Exercise goal >>
Repeat verbatim, and only, the lines of the data below, beginning at the line that contains "Keep writing the" and stopping after the line that contains "const leverSkirtTopRadius = leverSkirtRadius".

Input material >>
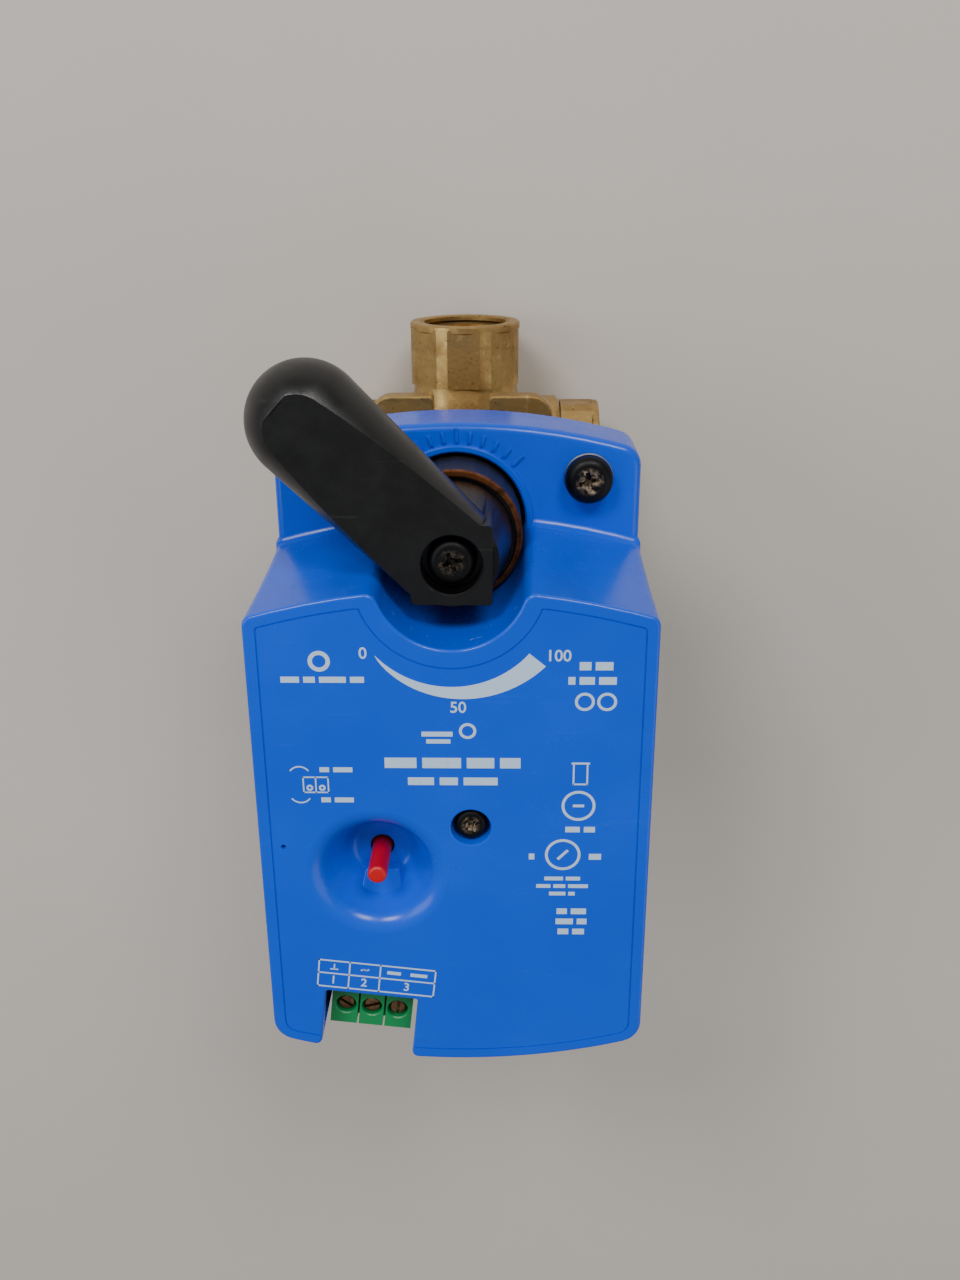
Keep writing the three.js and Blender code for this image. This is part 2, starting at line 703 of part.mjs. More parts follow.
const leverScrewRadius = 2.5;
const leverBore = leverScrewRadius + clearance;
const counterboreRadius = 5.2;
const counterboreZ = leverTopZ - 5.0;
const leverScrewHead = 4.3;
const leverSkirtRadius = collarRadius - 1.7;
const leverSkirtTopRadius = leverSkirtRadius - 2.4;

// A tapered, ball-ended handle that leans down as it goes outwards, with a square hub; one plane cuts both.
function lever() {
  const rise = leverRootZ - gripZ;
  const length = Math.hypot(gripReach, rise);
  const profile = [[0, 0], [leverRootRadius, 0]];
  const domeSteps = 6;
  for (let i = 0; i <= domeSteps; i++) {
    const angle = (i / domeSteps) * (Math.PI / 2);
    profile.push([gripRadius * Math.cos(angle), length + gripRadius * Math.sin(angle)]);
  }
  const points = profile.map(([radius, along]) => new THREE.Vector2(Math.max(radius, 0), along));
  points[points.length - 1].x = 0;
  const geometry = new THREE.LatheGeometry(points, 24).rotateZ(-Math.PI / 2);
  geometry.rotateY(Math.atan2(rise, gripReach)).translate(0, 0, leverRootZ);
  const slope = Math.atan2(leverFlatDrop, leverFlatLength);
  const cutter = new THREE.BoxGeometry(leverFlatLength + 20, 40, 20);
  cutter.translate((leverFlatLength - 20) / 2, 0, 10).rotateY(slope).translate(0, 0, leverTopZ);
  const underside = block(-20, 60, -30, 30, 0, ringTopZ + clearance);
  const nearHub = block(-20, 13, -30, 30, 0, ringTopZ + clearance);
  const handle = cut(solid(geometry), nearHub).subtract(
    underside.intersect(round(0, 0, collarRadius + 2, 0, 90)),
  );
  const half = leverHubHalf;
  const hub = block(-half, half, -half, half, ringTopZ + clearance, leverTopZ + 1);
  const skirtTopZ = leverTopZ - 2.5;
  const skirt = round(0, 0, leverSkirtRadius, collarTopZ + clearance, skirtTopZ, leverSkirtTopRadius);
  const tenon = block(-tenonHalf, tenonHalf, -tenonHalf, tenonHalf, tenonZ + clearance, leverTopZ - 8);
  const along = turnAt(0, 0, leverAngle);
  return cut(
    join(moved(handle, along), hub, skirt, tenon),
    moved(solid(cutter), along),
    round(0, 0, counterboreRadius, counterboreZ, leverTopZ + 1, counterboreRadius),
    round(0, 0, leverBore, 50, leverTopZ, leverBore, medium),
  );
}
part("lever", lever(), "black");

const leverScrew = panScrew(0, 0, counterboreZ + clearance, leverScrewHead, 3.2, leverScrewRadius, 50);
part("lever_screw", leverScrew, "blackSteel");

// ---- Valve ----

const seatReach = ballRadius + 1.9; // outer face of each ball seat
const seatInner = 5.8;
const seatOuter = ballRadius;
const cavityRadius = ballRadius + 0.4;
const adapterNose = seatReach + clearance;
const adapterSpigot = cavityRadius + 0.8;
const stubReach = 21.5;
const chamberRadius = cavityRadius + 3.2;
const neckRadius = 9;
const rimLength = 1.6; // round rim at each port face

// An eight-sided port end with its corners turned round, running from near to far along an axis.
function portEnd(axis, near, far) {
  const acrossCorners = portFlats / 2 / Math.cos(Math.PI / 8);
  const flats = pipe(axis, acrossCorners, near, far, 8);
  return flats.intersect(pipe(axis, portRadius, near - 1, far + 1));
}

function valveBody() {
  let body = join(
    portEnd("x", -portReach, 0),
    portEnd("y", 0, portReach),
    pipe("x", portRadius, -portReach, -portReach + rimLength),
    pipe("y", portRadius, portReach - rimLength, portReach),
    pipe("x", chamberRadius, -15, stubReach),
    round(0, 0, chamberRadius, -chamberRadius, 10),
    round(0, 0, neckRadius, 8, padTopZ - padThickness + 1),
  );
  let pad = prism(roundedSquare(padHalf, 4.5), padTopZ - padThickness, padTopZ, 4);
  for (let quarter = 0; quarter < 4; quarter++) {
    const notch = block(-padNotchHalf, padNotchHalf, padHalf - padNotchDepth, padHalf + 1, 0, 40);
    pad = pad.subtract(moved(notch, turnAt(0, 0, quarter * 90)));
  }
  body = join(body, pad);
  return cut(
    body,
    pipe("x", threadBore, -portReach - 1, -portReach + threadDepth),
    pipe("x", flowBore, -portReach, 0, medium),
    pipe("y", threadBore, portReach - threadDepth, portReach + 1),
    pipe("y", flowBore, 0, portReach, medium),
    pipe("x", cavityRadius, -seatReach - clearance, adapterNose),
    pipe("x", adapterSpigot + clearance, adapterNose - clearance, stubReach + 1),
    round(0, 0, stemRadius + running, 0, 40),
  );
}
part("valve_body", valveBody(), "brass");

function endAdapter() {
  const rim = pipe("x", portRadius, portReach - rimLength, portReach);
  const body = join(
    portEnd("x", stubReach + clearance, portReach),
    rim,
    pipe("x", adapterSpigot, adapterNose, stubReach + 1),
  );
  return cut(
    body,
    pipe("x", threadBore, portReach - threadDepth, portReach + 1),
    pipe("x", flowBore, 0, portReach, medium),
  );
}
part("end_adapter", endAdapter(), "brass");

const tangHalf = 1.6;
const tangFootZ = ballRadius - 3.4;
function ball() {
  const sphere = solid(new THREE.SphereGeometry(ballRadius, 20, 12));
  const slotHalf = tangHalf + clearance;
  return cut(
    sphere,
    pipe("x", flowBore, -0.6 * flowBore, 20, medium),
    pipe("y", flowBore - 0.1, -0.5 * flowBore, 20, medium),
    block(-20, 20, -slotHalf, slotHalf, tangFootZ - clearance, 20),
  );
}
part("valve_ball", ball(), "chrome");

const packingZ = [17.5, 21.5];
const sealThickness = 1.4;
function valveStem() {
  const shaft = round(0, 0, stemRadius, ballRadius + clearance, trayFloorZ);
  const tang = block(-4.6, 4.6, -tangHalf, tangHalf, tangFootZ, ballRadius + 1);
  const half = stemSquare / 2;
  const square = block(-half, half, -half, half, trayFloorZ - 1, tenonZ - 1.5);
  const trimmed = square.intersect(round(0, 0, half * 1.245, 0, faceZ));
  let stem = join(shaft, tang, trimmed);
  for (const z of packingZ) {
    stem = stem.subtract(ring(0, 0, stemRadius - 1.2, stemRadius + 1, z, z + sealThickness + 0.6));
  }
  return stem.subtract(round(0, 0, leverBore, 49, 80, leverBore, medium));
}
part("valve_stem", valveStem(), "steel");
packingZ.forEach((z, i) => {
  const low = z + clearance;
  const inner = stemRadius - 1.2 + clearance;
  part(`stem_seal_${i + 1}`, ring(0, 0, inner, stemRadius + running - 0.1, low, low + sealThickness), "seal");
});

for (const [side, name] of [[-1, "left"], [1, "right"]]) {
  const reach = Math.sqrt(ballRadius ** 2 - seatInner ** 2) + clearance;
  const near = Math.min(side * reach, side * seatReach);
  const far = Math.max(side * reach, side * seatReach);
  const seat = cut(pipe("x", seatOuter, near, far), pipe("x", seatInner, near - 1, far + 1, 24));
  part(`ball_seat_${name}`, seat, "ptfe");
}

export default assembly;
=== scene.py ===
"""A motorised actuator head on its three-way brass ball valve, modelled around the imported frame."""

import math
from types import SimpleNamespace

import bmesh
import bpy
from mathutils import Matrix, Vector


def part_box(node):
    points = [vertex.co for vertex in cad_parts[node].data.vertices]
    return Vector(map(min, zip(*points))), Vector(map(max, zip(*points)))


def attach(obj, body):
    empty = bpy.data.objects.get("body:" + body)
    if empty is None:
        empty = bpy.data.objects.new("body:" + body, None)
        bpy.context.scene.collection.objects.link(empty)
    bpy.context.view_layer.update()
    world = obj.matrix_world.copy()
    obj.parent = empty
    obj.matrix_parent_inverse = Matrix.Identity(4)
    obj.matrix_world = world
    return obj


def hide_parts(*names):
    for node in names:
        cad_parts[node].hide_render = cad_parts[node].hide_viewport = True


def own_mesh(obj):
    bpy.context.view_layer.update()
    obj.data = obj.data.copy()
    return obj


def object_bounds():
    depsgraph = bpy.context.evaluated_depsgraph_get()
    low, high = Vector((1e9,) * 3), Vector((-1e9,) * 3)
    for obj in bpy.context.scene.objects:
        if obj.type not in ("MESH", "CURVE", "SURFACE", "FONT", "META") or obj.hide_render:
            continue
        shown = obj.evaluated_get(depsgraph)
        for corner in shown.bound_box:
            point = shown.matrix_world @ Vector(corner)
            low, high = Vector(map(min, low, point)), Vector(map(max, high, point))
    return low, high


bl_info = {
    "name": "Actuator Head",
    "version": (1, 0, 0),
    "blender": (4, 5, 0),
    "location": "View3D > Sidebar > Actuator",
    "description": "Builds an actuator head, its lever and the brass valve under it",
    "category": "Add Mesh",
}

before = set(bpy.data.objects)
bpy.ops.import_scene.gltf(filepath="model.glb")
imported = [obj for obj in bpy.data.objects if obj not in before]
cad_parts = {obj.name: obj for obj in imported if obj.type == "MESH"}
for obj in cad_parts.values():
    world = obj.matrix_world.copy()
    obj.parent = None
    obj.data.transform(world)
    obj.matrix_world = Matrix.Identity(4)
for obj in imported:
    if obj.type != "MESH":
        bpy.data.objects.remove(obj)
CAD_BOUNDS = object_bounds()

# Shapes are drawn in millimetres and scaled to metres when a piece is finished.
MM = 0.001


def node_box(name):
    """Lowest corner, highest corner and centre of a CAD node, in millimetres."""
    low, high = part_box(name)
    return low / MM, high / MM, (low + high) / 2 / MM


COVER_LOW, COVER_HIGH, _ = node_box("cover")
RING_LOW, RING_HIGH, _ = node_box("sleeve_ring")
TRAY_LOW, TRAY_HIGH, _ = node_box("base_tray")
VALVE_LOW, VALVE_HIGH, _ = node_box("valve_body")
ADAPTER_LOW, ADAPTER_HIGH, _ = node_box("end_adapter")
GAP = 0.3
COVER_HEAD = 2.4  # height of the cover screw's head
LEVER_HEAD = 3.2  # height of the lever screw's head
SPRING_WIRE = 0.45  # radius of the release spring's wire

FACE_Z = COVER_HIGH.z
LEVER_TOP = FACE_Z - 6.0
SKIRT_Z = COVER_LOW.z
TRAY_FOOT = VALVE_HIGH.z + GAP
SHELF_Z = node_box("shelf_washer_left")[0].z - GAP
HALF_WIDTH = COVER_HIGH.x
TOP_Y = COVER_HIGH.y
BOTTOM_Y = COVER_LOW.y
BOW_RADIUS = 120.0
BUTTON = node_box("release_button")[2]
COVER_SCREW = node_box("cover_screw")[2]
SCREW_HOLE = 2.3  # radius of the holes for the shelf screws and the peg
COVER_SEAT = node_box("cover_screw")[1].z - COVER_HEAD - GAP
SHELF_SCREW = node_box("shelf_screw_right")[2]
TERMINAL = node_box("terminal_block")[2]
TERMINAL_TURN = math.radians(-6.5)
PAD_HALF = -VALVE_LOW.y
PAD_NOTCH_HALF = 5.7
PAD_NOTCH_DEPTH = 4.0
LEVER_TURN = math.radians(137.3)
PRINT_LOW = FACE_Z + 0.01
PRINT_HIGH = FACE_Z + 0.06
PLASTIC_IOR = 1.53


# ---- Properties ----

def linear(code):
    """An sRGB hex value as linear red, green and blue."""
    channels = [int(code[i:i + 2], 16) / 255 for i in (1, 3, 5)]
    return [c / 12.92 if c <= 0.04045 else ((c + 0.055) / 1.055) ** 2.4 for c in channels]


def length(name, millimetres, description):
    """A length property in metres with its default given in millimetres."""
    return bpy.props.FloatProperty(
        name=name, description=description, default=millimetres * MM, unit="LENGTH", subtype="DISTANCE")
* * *
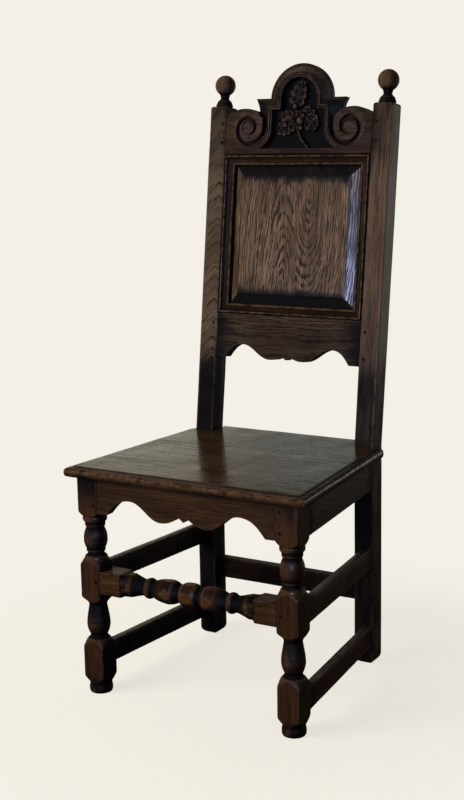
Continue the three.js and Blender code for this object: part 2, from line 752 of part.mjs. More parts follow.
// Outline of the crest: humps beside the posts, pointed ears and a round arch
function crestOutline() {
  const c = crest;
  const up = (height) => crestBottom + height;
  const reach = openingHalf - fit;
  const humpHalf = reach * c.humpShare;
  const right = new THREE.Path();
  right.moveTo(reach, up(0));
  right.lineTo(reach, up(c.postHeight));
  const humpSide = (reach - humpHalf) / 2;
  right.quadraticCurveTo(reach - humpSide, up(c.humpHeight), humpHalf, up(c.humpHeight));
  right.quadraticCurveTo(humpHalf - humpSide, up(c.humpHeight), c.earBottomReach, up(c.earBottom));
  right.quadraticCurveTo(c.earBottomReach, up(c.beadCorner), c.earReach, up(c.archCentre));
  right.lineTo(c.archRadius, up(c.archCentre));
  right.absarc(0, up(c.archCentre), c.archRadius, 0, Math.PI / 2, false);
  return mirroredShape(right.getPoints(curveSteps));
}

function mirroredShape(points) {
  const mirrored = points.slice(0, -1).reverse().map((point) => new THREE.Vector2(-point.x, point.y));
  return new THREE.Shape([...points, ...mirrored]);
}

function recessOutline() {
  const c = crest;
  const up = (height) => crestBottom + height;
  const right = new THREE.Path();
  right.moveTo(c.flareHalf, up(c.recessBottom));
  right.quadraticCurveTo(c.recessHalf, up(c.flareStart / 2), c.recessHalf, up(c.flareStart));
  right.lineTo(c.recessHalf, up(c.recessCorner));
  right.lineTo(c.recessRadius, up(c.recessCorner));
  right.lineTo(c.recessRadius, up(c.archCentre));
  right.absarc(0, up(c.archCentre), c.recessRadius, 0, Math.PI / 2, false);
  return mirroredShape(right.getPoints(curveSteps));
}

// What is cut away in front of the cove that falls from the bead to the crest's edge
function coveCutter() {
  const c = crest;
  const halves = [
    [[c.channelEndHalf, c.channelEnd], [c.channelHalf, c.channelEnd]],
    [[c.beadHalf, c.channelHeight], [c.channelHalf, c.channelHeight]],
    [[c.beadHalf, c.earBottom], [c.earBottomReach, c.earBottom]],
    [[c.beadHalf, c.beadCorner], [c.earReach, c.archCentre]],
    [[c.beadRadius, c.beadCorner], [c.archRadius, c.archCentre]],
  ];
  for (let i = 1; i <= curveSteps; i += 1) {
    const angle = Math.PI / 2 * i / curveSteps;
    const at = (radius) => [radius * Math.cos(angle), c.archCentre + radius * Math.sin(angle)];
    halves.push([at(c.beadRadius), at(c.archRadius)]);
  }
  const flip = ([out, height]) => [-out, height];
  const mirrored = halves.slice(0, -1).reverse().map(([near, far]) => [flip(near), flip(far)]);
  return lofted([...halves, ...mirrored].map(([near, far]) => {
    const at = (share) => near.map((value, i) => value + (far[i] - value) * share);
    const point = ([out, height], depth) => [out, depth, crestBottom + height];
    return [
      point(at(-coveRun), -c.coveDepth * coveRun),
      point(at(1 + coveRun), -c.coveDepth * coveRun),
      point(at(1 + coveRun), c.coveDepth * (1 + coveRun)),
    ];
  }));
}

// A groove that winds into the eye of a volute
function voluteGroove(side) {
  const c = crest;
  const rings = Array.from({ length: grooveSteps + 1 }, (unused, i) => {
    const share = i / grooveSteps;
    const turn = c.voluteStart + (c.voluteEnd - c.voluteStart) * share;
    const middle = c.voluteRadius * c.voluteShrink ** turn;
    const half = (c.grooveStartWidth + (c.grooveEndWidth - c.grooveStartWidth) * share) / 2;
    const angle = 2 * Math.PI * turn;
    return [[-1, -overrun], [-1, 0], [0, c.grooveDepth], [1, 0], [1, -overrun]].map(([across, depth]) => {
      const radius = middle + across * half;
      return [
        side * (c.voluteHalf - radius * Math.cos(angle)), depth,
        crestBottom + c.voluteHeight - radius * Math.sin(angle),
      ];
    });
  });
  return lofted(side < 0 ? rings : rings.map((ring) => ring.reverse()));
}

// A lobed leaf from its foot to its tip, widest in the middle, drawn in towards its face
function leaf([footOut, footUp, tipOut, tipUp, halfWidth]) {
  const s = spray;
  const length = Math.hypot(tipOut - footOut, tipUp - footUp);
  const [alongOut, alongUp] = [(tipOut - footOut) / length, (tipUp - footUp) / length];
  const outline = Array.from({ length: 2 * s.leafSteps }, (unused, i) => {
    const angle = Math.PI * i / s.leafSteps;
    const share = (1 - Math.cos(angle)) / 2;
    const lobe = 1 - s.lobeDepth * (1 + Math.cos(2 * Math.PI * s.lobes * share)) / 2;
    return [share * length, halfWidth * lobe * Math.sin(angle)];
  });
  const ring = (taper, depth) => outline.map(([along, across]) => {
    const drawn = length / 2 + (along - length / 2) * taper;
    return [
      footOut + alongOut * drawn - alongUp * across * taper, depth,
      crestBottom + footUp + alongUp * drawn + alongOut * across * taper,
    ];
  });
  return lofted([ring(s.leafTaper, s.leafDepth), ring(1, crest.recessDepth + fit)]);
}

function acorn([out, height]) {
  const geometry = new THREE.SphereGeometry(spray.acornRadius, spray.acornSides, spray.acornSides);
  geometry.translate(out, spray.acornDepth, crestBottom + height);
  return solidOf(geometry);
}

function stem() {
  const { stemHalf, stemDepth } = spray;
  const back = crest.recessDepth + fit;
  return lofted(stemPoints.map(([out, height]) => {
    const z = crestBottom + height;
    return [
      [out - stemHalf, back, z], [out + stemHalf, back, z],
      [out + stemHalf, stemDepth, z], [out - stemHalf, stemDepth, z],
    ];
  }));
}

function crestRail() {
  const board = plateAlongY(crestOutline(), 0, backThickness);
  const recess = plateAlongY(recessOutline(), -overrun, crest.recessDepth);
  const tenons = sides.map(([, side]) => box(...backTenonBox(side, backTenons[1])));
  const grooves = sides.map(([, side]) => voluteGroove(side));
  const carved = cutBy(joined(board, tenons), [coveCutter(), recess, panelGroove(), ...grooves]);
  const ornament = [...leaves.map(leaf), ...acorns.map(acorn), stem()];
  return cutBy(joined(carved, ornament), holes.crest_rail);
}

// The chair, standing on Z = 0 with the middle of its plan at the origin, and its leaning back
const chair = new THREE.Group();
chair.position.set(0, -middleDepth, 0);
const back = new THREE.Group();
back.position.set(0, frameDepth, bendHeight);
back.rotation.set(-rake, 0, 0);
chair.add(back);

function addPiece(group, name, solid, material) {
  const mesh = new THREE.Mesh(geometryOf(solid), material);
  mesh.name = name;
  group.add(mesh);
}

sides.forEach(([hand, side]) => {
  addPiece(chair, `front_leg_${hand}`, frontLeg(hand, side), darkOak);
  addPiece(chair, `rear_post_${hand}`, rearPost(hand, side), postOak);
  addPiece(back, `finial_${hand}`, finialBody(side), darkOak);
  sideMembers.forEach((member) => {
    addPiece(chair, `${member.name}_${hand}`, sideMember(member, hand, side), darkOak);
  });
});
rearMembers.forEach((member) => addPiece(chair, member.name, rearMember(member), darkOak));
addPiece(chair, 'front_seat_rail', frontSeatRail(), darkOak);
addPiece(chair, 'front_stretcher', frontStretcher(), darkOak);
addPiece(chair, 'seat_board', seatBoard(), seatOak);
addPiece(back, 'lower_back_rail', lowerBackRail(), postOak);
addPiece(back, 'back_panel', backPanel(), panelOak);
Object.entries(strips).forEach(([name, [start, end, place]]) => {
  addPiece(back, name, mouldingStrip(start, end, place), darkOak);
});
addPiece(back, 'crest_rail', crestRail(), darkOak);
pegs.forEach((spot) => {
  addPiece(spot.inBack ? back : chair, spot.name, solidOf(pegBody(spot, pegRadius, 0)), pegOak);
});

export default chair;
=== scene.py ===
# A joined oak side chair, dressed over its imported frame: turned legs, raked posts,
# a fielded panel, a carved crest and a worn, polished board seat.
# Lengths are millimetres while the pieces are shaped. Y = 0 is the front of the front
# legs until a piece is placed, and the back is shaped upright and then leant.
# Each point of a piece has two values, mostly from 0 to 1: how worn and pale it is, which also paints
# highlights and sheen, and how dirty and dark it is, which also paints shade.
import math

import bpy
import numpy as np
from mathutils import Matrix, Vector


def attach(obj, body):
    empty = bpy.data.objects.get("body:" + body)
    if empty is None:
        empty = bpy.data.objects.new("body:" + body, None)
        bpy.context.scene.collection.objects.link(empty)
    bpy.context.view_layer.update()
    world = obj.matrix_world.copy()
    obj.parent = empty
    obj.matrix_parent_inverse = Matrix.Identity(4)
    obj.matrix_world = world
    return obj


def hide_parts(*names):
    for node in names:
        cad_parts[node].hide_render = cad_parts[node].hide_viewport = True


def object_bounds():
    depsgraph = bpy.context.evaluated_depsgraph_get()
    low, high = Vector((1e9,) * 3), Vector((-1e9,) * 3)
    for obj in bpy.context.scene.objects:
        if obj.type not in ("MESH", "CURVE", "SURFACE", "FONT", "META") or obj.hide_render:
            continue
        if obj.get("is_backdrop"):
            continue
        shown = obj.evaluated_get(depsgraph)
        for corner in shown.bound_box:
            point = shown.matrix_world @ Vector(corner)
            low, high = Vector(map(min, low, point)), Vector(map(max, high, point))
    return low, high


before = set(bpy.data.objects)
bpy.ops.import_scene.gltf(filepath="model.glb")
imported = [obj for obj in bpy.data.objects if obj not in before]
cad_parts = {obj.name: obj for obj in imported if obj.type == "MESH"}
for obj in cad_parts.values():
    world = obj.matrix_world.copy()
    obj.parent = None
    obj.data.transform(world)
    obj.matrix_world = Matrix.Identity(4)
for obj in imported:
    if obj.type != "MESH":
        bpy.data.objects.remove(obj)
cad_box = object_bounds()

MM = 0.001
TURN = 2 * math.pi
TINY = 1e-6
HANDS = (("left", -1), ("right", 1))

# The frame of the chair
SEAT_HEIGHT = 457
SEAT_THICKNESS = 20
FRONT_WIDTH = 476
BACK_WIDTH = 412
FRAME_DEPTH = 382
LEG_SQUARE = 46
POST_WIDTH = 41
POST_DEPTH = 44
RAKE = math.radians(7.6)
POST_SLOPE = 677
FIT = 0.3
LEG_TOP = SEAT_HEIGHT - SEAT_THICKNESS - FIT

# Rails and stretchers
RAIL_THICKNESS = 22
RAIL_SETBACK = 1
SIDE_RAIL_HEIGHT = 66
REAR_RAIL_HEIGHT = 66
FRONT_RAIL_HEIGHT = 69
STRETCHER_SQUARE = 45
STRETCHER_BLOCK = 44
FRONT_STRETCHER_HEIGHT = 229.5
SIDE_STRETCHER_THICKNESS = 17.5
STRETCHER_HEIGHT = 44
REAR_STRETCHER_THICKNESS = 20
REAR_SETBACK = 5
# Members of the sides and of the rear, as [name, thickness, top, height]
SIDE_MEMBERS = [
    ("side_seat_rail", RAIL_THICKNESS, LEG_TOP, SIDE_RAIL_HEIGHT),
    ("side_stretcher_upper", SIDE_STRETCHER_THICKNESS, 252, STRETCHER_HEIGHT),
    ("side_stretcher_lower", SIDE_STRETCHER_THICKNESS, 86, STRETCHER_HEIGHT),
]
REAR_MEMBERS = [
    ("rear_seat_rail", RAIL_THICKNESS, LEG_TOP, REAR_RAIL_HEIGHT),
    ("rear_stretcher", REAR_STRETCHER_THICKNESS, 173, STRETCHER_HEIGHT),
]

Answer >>
Keep writing the three.js and Blender code for this image. This is part 2, starting at line 703 of part.mjs. More parts follow.
const leverScrewRadius = 2.5;
const leverBore = leverScrewRadius + clearance;
const counterboreRadius = 5.2;
const counterboreZ = leverTopZ - 5.0;
const leverScrewHead = 4.3;
const leverSkirtRadius = collarRadius - 1.7;
const leverSkirtTopRadius = leverSkirtRadius - 2.4;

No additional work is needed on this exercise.